Given material

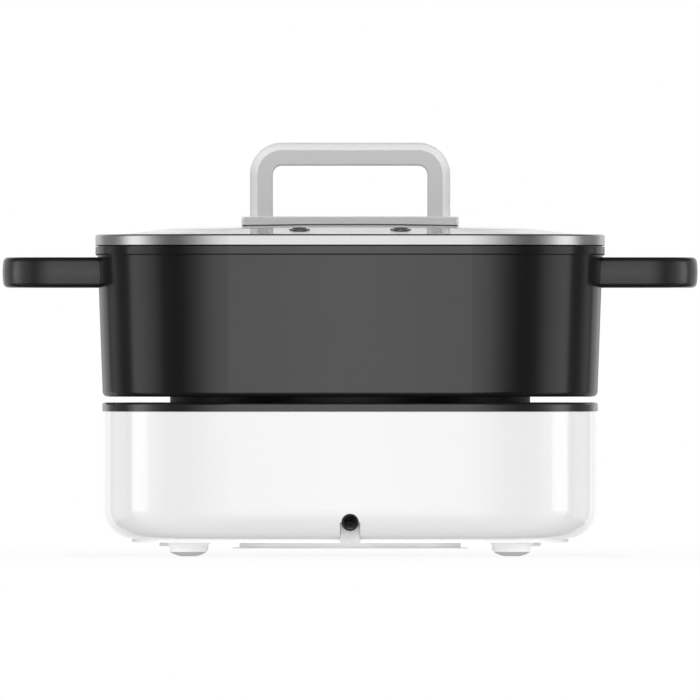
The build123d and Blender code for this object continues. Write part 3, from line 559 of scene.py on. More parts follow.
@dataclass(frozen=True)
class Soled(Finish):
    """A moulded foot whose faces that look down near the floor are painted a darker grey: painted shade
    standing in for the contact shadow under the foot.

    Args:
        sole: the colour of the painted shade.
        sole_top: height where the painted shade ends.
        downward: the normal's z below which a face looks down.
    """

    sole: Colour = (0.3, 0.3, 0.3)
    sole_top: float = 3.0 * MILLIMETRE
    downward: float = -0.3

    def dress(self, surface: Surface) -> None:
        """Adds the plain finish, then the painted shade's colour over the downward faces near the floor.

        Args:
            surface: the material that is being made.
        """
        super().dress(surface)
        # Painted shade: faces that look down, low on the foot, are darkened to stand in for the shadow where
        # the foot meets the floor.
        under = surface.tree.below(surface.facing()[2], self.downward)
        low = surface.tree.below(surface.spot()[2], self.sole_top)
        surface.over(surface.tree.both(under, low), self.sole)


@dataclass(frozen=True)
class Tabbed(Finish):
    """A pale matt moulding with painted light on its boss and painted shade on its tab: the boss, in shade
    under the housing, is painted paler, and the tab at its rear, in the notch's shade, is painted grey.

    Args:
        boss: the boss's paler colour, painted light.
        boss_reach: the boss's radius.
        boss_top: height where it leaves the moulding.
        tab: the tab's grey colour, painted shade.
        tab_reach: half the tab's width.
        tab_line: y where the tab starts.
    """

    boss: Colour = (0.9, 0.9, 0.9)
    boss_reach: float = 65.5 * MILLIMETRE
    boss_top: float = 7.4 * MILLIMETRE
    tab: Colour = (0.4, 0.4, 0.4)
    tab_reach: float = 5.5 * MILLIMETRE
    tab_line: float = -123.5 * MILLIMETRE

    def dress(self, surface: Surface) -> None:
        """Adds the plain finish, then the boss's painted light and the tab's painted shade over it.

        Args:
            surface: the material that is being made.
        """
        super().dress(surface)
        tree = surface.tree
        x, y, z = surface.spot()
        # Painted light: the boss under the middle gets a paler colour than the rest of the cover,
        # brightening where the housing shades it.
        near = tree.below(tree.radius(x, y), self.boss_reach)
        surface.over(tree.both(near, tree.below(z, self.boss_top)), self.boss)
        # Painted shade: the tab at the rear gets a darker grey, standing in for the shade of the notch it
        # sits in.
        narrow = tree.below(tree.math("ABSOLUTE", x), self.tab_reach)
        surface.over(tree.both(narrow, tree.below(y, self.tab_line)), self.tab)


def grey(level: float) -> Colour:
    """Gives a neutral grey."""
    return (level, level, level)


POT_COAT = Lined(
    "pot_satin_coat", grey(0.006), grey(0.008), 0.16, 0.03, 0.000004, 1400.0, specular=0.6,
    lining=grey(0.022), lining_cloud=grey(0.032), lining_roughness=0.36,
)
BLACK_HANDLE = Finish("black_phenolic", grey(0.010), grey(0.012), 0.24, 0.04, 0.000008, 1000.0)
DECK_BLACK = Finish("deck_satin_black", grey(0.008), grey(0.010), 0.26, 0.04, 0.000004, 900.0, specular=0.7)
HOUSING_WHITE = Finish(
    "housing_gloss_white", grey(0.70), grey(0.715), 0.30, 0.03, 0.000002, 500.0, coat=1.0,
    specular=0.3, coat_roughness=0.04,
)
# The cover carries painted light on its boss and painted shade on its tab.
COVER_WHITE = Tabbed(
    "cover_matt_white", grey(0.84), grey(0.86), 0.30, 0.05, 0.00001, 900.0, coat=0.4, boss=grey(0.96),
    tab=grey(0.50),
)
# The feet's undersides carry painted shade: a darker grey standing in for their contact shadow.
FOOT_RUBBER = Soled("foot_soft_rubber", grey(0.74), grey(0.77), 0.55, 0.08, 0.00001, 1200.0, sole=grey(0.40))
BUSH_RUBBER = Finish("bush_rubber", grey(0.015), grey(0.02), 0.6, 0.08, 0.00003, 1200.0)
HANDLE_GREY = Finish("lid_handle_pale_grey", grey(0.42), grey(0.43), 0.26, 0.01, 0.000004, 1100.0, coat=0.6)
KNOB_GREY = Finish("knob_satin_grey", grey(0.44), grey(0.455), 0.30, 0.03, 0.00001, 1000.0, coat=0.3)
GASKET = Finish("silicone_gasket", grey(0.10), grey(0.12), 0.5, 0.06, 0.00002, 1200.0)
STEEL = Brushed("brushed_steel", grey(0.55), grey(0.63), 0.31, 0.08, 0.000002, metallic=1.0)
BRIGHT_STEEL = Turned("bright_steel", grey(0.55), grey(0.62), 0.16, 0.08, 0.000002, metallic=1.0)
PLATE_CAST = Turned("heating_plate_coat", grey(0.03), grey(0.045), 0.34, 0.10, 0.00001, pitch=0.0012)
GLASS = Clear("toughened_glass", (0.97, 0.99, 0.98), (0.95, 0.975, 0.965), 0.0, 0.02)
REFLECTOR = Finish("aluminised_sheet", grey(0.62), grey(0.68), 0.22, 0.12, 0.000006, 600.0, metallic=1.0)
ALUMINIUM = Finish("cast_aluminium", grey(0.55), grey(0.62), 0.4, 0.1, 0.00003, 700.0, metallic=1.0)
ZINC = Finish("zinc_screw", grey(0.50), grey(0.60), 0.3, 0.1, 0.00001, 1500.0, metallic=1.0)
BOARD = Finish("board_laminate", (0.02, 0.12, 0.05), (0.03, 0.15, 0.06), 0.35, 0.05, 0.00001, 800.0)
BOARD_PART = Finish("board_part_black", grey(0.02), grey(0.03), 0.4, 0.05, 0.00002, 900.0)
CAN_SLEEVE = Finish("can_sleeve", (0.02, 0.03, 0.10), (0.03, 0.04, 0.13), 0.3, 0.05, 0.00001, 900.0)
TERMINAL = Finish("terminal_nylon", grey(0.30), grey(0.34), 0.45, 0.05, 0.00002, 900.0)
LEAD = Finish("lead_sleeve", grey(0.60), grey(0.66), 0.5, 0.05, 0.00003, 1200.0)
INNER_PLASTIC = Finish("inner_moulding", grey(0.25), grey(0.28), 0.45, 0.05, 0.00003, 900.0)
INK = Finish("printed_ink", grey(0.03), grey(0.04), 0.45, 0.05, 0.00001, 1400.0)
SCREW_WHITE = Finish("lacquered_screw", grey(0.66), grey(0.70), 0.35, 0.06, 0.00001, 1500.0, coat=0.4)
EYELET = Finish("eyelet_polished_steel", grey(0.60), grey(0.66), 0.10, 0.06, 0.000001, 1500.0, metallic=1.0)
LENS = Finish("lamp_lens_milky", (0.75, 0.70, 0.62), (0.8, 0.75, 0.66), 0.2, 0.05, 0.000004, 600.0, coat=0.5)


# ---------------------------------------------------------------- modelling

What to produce
Reproduce verbatim only this range: the first line of the material through the line that contains "surface.over(surface.tree.both(under, low), self.sole)", inclusive.

Task response
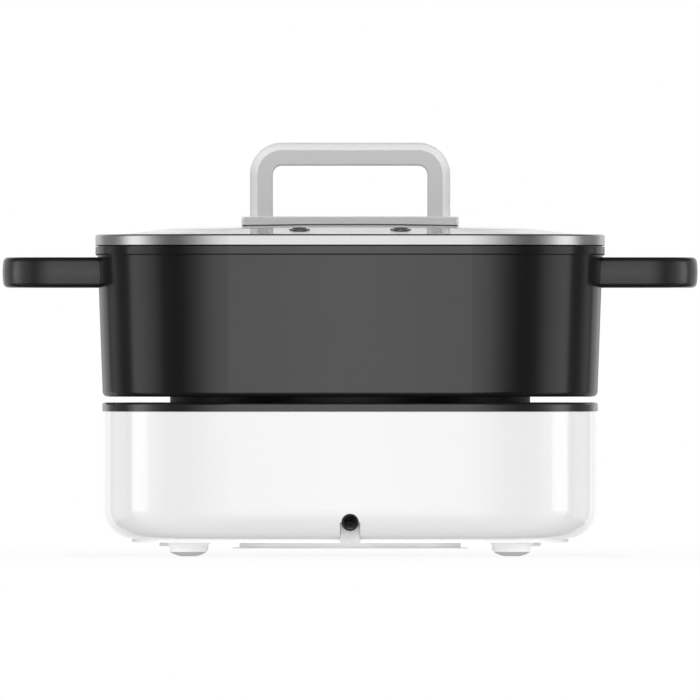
The build123d and Blender code for this object continues. Write part 3, from line 559 of scene.py on. More parts follow.
@dataclass(frozen=True)
class Soled(Finish):
    """A moulded foot whose faces that look down near the floor are painted a darker grey: painted shade
    standing in for the contact shadow under the foot.

    Args:
        sole: the colour of the painted shade.
        sole_top: height where the painted shade ends.
        downward: the normal's z below which a face looks down.
    """

    sole: Colour = (0.3, 0.3, 0.3)
    sole_top: float = 3.0 * MILLIMETRE
    downward: float = -0.3

    def dress(self, surface: Surface) -> None:
        """Adds the plain finish, then the painted shade's colour over the downward faces near the floor.

        Args:
            surface: the material that is being made.
        """
        super().dress(surface)
        # Painted shade: faces that look down, low on the foot, are darkened to stand in for the shadow where
        # the foot meets the floor.
        under = surface.tree.below(surface.facing()[2], self.downward)
        low = surface.tree.below(surface.spot()[2], self.sole_top)
        surface.over(surface.tree.both(under, low), self.sole)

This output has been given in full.